» **Exercise prompt**
Your task is to copy every line of the records below that contains "each".

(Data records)
::::

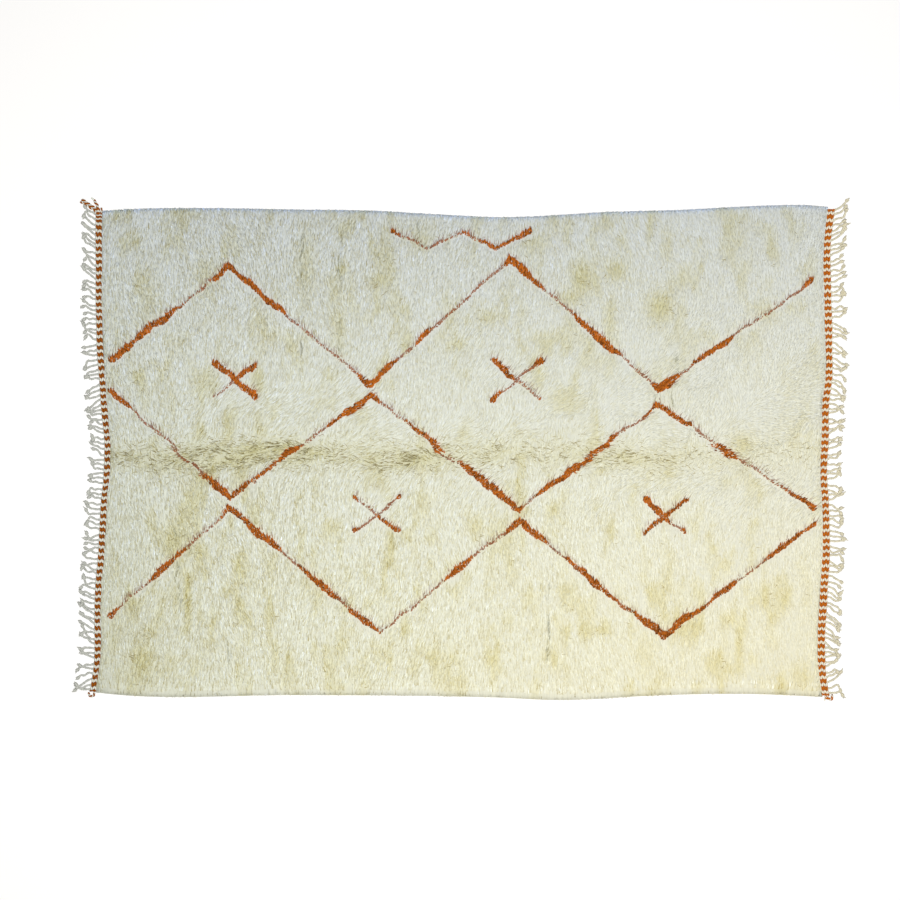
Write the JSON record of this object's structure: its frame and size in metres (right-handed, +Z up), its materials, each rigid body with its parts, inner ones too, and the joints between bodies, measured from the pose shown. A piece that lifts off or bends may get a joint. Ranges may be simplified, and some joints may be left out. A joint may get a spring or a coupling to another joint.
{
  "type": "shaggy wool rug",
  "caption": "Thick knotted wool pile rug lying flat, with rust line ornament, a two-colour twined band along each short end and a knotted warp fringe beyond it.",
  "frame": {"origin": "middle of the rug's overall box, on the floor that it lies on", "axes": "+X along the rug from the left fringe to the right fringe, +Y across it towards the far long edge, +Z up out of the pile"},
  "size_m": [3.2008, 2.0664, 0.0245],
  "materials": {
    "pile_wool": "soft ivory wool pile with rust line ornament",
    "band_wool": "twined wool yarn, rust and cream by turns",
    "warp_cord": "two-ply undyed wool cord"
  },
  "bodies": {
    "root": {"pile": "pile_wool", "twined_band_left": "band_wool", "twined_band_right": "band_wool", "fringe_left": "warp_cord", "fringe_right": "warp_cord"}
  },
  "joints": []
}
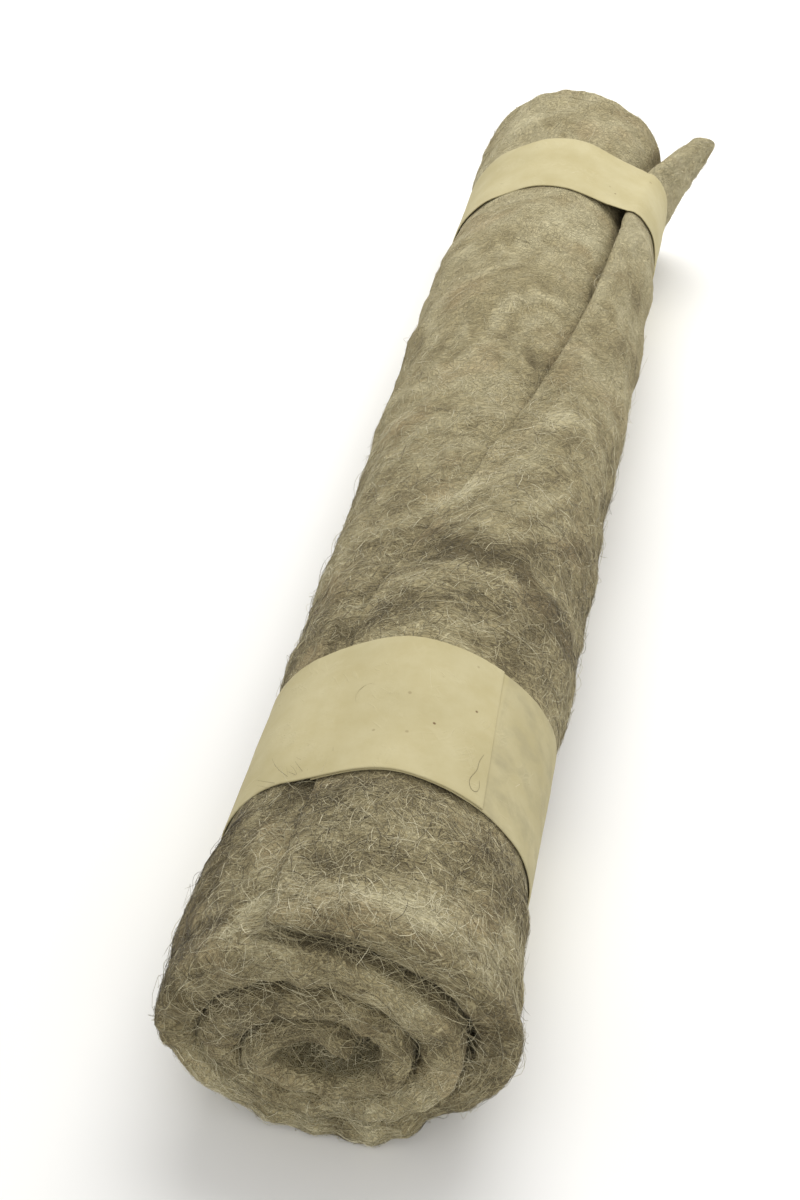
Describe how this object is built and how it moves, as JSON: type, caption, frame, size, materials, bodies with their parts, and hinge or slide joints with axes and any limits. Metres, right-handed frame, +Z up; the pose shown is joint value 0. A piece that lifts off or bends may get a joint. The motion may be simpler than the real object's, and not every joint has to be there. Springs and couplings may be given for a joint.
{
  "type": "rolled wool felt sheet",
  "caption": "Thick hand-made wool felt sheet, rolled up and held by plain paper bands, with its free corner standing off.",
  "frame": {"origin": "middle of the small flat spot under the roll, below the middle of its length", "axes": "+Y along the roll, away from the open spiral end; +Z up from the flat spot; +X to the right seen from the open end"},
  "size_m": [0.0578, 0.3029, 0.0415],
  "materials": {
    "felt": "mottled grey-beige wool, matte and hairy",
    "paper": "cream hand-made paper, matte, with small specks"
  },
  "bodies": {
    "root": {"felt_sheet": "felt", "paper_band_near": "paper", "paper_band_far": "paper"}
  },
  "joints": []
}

::::

» **Finished task**
Write the JSON record of this object's structure: its frame and size in metres (right-handed, +Z up), its materials, each rigid body with its parts, inner ones too, and the joints between bodies, measured from the pose shown. A piece that lifts off or bends may get a joint. Ranges may be simplified, and some joints may be left out. A joint may get a spring or a coupling to another joint.
  "caption": "Thick knotted wool pile rug lying flat, with rust line ornament, a two-colour twined band along each short end and a knotted warp fringe beyond it.",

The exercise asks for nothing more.